National ski federation athlete support programs provide a second compensation stream for Nordic combined athletes representing national teams at the World Cup and World Championship levels. Nordic countries and other nations with structured winter sports programs allocate substantial athlete support funding through national sports authority grants, national Olympic committee stipends, and national ski federation performance programs. Athletes performing at the World Cup top-fifteen level receive materially higher support than developmental-tier athletes, reflecting the federation's financial investment in competitive performance. Documentation of national program membership, annual support levels, and selection criteria — available from national ski federation athlete development records — demonstrates that the petitioner's compensation level reflects their recognized extraordinary standing.
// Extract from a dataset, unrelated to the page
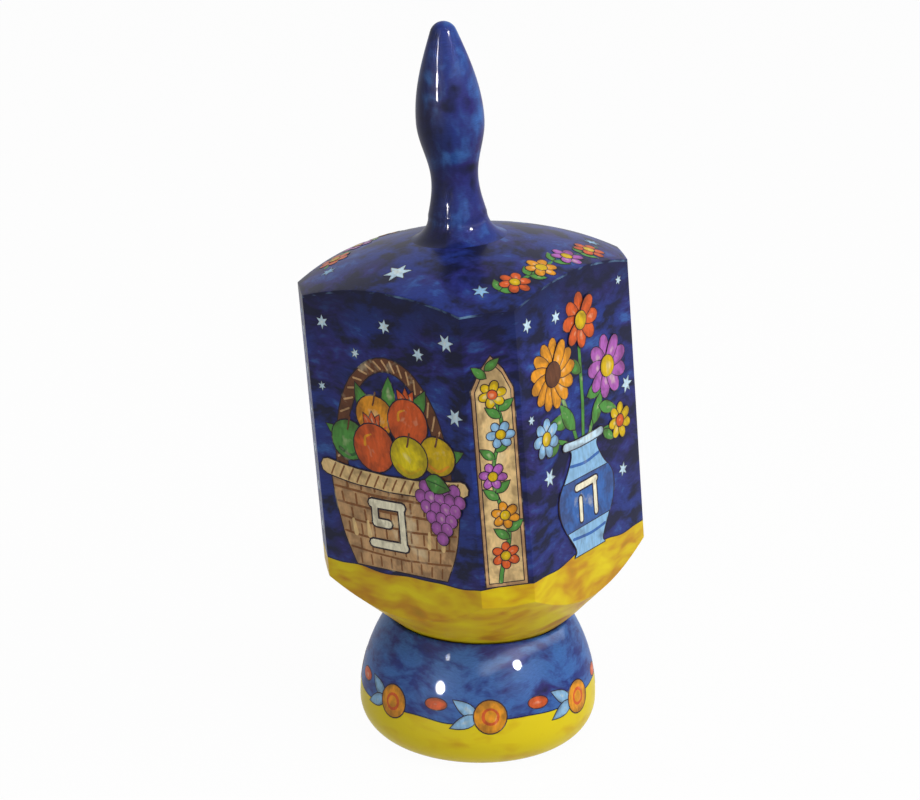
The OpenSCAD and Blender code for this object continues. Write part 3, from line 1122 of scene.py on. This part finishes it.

Commercial endorsements and sponsorship agreements provide additional evidence of commercial recognition. Equipment sponsorship from ski manufacturers with significant investment in Nordic skiing and ski jumping equipment, and sports apparel sponsorships with brands targeting Nordic sports audiences, document commercial parties' assessment of the petitioner's commercial profile. The Nordic combined equipment market is technically specialized, and manufacturers who sponsor elite athletes are investing in the competitive profile and media visibility of athletes at the top of the sport. Documentation of endorsement and sponsorship agreements, supplemented by a brief explanation of the sponsor's standing in the relevant equipment or sports apparel market, provides evidence that commercial entities have recognized the petitioner's extraordinary standing within the field.
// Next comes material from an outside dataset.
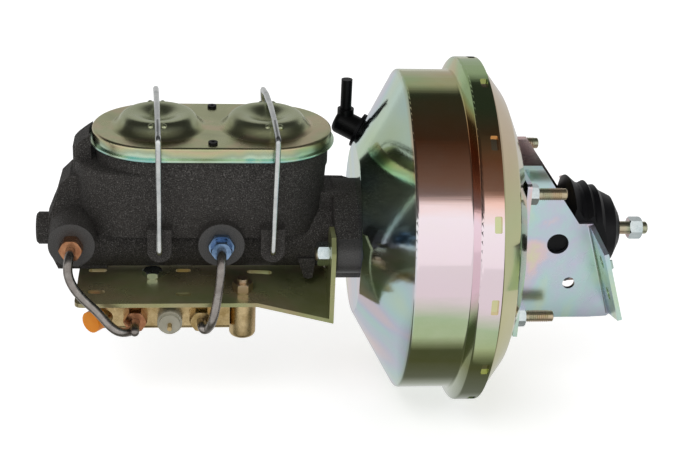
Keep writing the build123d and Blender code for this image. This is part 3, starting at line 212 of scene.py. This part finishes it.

Building a petition file for a niche discipline

A well-structured petition for a Nordic combined athlete should begin with a cover letter that frames the petitioner's career within the extraordinary ability standard and explains the FIS competitive structure to an adjudicator who may have limited familiarity with the sport. The cover letter should explain what the FIS Nordic Combined World Cup represents as a competitive circuit, what a specific season World Cup standing signifies relative to the global competitive field, and how Olympic selection works — including the small overall size of the Olympic competition field, which makes selection itself a strong indicator of extraordinary ability relative to the broader international athlete population. This explanatory framing prevents the adjudicator from underestimating results simply because the sport is unfamiliar.

Petition exhibits should be organized by criterion with clear labeling and a short cover note for each exhibit explaining its relevance. FIS official records form the core competition results exhibit. Press documentation should be organized chronologically with English translations for non-English materials. Expert letters should be on official letterhead with biographies or curriculum vitae for each writer. Salary documentation should include FIS prize money records, national federation stipend documentation, and endorsement contract summaries. A well-organized petition file guiding the adjudicator through evidence in logical sequence reduces the likelihood of a Request for Evidence based on confusion about how individual documents relate to the applicable criteria.

Athletes in the top fifteen to twenty of the FIS Nordic Combined World Cup overall standings, or who have represented their country at the FIS World Championships or Olympic Games, will generally have a factual record sufficient to satisfy three or more extraordinary ability criteria. Athletes at lower competitive tiers, or those whose most significant results are from several seasons past, should work with immigration counsel experienced in extraordinary ability O-1 filings to assess the petition's current viability and identify whether additional evidence gathering is advisable before filing. A realistic pre-filing case assessment prevents petitions unlikely to succeed from being filed in a way that creates an adverse procedural record.